Menurut mereka, praktik keagamaan yang sinkretis membuat umat Islam kehilangan
identitas keislaman yang murni dan terjerumus pada campur aduk antara Islam dan
paganisme atau animisme-dinamisme. Manifestasi ekstrem dari kelompok ini bahkan
menolak setiap bentuk persinggungan ajaran Islam dengan unsur- unsur budaya
yang tidak berasal dari Islam itu sendiri.
Mereka juga menolak
adanya pengaruh Hindu-Buddha, Kristen- Katolik, bahkan pengaruh budaya lokal
yang sudah mapan di tengah masyarakat. Semua ekspresi keberagamaan yang
merupakan perpaduan antara Islam dan budaya-budaya lain dianggap sudah tidak
murni dan berbau bidah bahkan berbau syirik. Namun, ironisnya kelompok ini
terjebak pada simplifikasi teologis karena menganggap bahwa budaya Islam adalah
budaya Arab.
Revivalisme dengan
gerakan purifikasinya kerap kali menjadi biang munculnya radikalisme.

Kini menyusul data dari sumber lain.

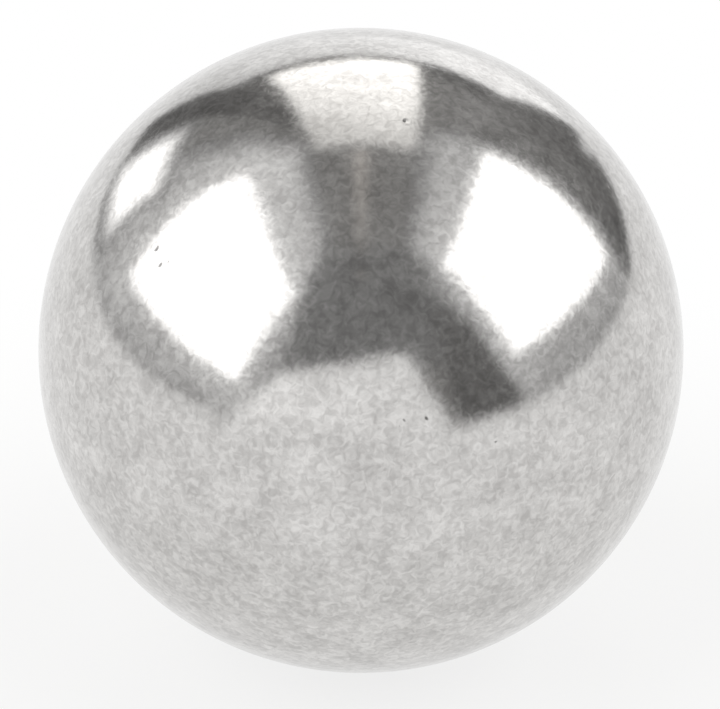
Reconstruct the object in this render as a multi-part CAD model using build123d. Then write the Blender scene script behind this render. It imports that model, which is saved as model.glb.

Radikalisme agama telah menjadi kekhawatiran bangsa karena praktik keberagamaan
tersebut merapuhkan kebhinekaan dan kedamaian. Gerakan purifikasi ini
mengingkari unsur lokalitas yang turut membentuk Islam Indonesia. Oleh karena
itu, keberagamaan ini menafikan pluralisme sedemikian rupa sehingga cenderung
intoleransi, eksklusifisme, anti-keragaman (multikulturalisme) dan pada titik
kritis bisa melahirkan terorisme.
Dengan demikian,
ditengarai adanya dua corak utama keberagamaan umat Islam Indonesia, yaitu
sufistik tradisionalis dan revivalis fundamentalis. Kelompok pertama sangat
akomodatif terhadap perbedaan dan pengaruh luar, bahkan toleran terhadap
praktik-praktik keagamaan yang tidak sejalan dengan rasionalitas dan
norma-norma Islam sendiri. Sebaliknya, kelompok kedua lebih rasional dalam
menyikapi tradisi keagamaan, namun cenderung eksklusif dan agresif terhadap
praktik-praktik yang dianggap tidak memiliki dasar hukum dalam ajaran Islam.